All constants to the left:
\[ \text{Salary} = \left( \beta_0 + \beta_2 \cdot \text{Gender} \right ) + \beta_1 \cdot \text{Years} \]

  • Female intercept: \(\beta_0 + \beta_2 \cdot 0 = \beta_0\)
  • Male intercept: \(\beta_0 + \beta_2 \cdot 1 = \beta_0 + \beta_2\)
  • Slope for Years: \(\beta_1\) (same for both groups)

Predicted Salary Equations

Parallel lines with different intercepts:

  • Female: \(\text{Salary} = 34.19 + 1.44 \cdot \text{Years}\)
  • Male: \(\text{Salary} = (34.19 + 3.35) + 1.44 \cdot \text{Years} = 37.54 + 1.44 \cdot \text{Years}\)

Parallel lines regression model for salary by gender, controlling for years of experience. The vertical distance between the two lines \((\Delta = \beta_2 = 3.35)\) represents the estimated average difference in salary between males and females for the same number of years of experience.

Interpretation: After accounting for years of experience, the estimated difference in mean salaries between males and females is $3,350, with males earning more on average.
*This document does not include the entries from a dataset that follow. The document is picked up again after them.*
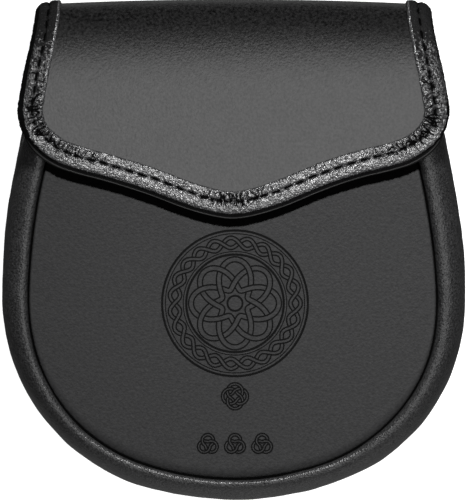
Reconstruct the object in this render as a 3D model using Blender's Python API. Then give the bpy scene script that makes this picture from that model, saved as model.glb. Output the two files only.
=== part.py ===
"""A leather day sporran: a round-bottomed belt pouch with a shaped flap, lying on its back.

Units are metres. X is across the pouch, Y runs up its front towards the fold of the flap and Z is its
depth, with the back on Z = 0 and the front facing +Z. The origin is the middle of the back.
"""
import math

import bmesh
import bpy
import numpy as np

# Clearance between pieces that touch
GAP = 0.0003

# Outline of the pouch, seen from the front
POUCH_WIDTH = 0.1856
POUCH_DROP = 0.084        # from the widest line down to the bottom
POUCH_ROUNDNESS = 2.15    # 2 is an ellipse, more is squarer
MOUTH_RISE = 0.0776       # from the widest line up to the mouth
MOUTH_TAPER = 0.0123      # how much narrower each side is at the mouth
TAPER_POWER = 1.8
FLAP_RISE = 0.1144        # from the widest line up to the outside of the flap's fold

# Depth, from the surface that the pouch lies on
POUCH_DEPTH = 0.0348      # to the crest of the front roll
FRONT_SET_IN = 0.0030     # the front panel lies this far below the crest
FRONT_CROWN = 0.0012

# Leather
FRONT_LEATHER = 0.0020
BACK_LEATHER = 0.0022
GUSSET_LEATHER = 0.0015
FLAP_LEATHER = 0.0018
LINING_LEATHER = 0.0010
BINDING_LEATHER = 0.0009
LOOP_LEATHER = 0.0016

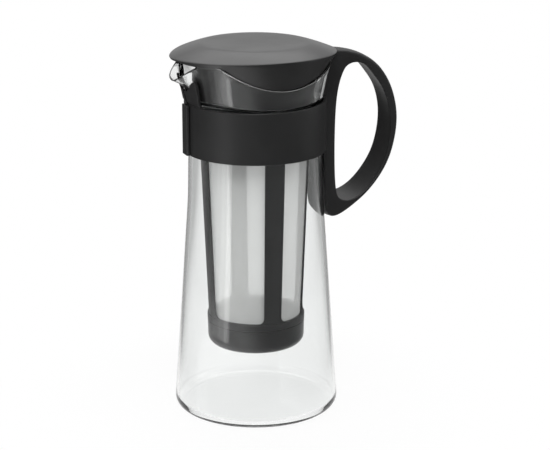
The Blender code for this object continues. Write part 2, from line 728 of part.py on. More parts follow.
def lid_outline(away, side, margin=0.0):
    """Point on the lid's outline, a slightly pointed oval, at a parameter angle."""
    c, s = math.cos(away), math.sin(away)
    x = -LID_SHIFT - (LID_HALF_LENGTH + margin) * math.copysign(abs(c) ** (2 / LID_LENGTH_POWER), c)
    y = side * (LID_HALF_WIDTH + margin) * abs(s) ** (2 / LID_WIDTH_POWER)
    return x, y


def lid_top(share, away):
    """Height of the lid's top at a share of the way from its faint ring to its edge."""
    edge = mix(LID_SIDE_Z, LID_TIP_Z, math.cos(away) ** 2)
    return mix(LID_RING_Z, edge, share ** LID_FALL)


def make_lid_space():
    """The space above the rim that the handle leaves to the lid."""
    rings = []
    for z, shrink in ((SHOULDER_Z - LID_EDGE_HEIGHT * 2, 1.0), (LID_TIP_Z - LID_EDGE_HEIGHT, 0.0),
                      (LID_RING_Z + CUT_OVERRUN, 0.0)):
        margin = LID_GAP - shrink * (LID_HALF_LENGTH - cup_flare(SHOULDER_Z) - POST_GAP)
        ring = []
        for step in range(TURN_STEPS):
            angle = 2 * math.pi * step / TURN_STEPS
            x, y = lid_outline(angle if angle <= math.pi else 2 * math.pi - angle,
                               -1 if angle <= math.pi else 1, margin)
            ring.append((x, y, z))
        rings.append(ring)
    return loft("lid_space", rings, cutter=True)


def lid_edge_height(away):
    """Height of the lid's edge, which thins out over the lip."""
    return mix(LID_TIP_EDGE_HEIGHT, LID_EDGE_HEIGHT, smooth_step(away / LID_TIP_EDGE_ANGLE))


def apron_share(away):
    """How much of the apron there is at an angle away from the lip."""
    return smooth_step((away - APRON_START_ANGLE) / (APRON_FULL_ANGLE - APRON_START_ANGLE))


def make_lid(material):
    """The top plate, its edge and apron as one shell, lofted from rings."""
    order = ["ring_in", "ring", "slope", "crease", "foot", "foot_in", "crease_in", "slope_in", "root_in"]
    rings = {name: [] for name in order}
    inner_radius = LID_RING_RADIUS * LID_INNER_RING_SHARE
    inner_z = mix(LID_CENTRE_Z, LID_RING_Z, LID_INNER_RING_SHARE ** 2)
    for step in range(TURN_STEPS):
        turn = 2 * math.pi * step / TURN_STEPS
        side = -1 if turn <= math.pi else 1
        x, y = lid_outline(turn if turn <= math.pi else 2 * math.pi - turn, side)
        radius = math.hypot(x, y)
        ux, uy = x / radius, y / radius
        away = lip_angle(math.atan2(y, x))
        edge_z = lid_top(1, away)
        short_z = edge_z - lid_edge_height(away)
        foot_z = mix(short_z, min(rim_height(away) + LID_GAP, short_z), apron_share(away))
        apron_radius = min(cup_flare(foot_z) - APRON_INSET, radius - LID_GAP)
        foot_radius = mix(radius - LID_GAP, apron_radius, apron_share(away))
        slope_radius = mix(LID_RING_RADIUS, radius, LID_SLOPE_SHARE)
        slope_z = lid_top(LID_SLOPE_SHARE, away)
        for name, r, z in (
            ("ring_in", inner_radius, inner_z),
            ("ring", LID_RING_RADIUS, LID_RING_Z),
            ("slope", slope_radius, slope_z),
            ("crease", radius, edge_z),
            ("foot", foot_radius, foot_z),
            ("foot_in", foot_radius - LID_WALL, foot_z),
            ("crease_in", radius - 2 * LID_WALL, short_z + FIT_GAP),
            ("slope_in", slope_radius, slope_z - LID_WALL),
            ("root_in", inner_radius, inner_z - LID_WALL),
        ):
            rings[name].append((ux * r, uy * r, z))
    shell = loft("lid", [rings[name] for name in order], material)
    shoulder = COLLAR_TOP_Z + FIT_GAP
    plug_outer = COLLAR_RADIUS - COLLAR_WALL - FIT_GAP
    top = LID_CENTRE_Z - LID_WALL / 2
    plug = turned("lid_plug", [
        (COLLAR_RADIUS, top), (COLLAR_RADIUS, shoulder), (plug_outer, shoulder),
        (plug_outer, LID_PLUG_FOOT_Z), (plug_outer - LID_PLUG_WALL, LID_PLUG_FOOT_Z),
        (plug_outer - LID_PLUG_WALL, top),
    ], cutter=True, closed=True)
    bake(plug)
    boolean(shell, plug, "UNION")
    return shell


# Assembly

def build():
    clear_scene()
    glass = plastic("clear_glass", (0.95, 0.97, 0.97), 0.03, transmission=1.0)
    black = plastic("black_plastic", (0.03, 0.03, 0.03), 0.42)
    clasp_black = plastic("clasp_plastic", (0.035, 0.035, 0.035), 0.45)
    lid_black = plastic("lid_plastic", (0.035, 0.035, 0.035), 0.36)
    frame_black = plastic("strainer_plastic", (0.028, 0.028, 0.028), 0.40)
    cup_black = plastic("cup_plastic", (0.026, 0.026, 0.026), 0.38)
    weave = plastic("filter_mesh", (0.62, 0.62, 0.61), 0.7, alpha=0.7)
    make_jug(glass)
    make_handle_band(black)
    make_clasp(clasp_black)
    make_frame(frame_black)
    make_mesh(weave)
    make_cup(cup_black)
    make_lid(lid_black)
    for obj in collection(PARTS).objects:
        obj.data.shade_smooth()
        obj.data.set_sharp_from_angle(angle=math.radians(35))


build()
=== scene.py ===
import math

import bmesh
import bpy
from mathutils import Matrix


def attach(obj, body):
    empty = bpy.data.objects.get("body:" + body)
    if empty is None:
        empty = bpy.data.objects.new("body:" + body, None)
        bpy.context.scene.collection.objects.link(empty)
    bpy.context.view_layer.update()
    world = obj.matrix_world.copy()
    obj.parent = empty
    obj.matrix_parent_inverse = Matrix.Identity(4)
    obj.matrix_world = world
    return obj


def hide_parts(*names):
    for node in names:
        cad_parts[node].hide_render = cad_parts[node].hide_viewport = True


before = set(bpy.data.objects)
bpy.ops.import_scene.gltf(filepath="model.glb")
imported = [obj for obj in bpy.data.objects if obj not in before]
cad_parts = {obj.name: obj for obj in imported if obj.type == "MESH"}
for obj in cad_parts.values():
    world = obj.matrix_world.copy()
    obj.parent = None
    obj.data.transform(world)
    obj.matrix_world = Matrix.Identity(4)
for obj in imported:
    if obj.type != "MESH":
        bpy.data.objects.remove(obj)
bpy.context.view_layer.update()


# The glass jug. Clear heat-proof glass, blown in a mould: a straight cone, a neck, a narrow
# waist that carries the strainer, and a flared cup. The rim is fire-polished, dips at both
# sides and is drawn out to a pouring lip. It stands on its own thick base.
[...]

Example: Gender × Years Interaction Model

Parameter Estimates

Variable DF Est SE t Pr > |t |
Intercept 1 35.12 1.67 20.97 <0.0001
Years 1 1.24 0.28 4.38 <0.0001
Gender 1 1.94 2.29 0.85 0.4021
Gender × Years 1 0.26 0.08 3.19 0.0025

Gender coding (indicator variable)

  • 0 = Female (reference group)
  • 1 = Male (comparison group)

Model
\[ \mu(\text{Salary} \mid \text{Years}, \text{Gender}) = \beta_0 + \beta_1 \cdot \text{Years} + \beta_2 \cdot \text{Gender} + \beta_3 \cdot (\text{Gender} \times \text{Years}) \]

Group‑specific equations

  • Female (\(\text{Gender}=0\)):
    \[ \mu(\text{Salary} \mid \text{Years}, 0) = \beta_0 + \beta_1 \cdot \text{Years} = 35.12 + 1.24 \cdot \text{Years} \]
  • Male (\(\text{Gender}=1\)):
    \[ \mu(\text{Salary} \mid \text{Years}, 1) = (\beta_0 + \beta_2) + (\beta_1 + \beta_3)\cdot \text{Years} \] \[ = (35.12 + 1.94) + (1.24 + 0.26)\cdot \text{Years} = 37.06 + 1.50 \cdot \text{Years} \]

Interpretation

  • Intercept difference at 0 years (male vs. female): \(\beta_2 = 1.94\).
  • Slope difference (male vs. female): \(\beta_3 = 0.26\).
  • Vertical difference at a fixed number of years \(x\):
    \(\Delta(x) = \beta_2 + \beta_3 x\).
    For example, at 10 years, \(\Delta(10) = 1.94 + 0.26(10) = 4.54\).

Interaction model for salary by gender, controlling for years of experience. Lines are not parallel because the slope differs by gender. The intercept difference at 0 years is \(\beta_2=1.94\); the slope difference is \(\beta_3=0.26\). The vertical gap at a fixed number of years \(x\) equals \(\Delta(x)=\beta_2+\beta_3x\) (e.g., 4.54 at 10 years).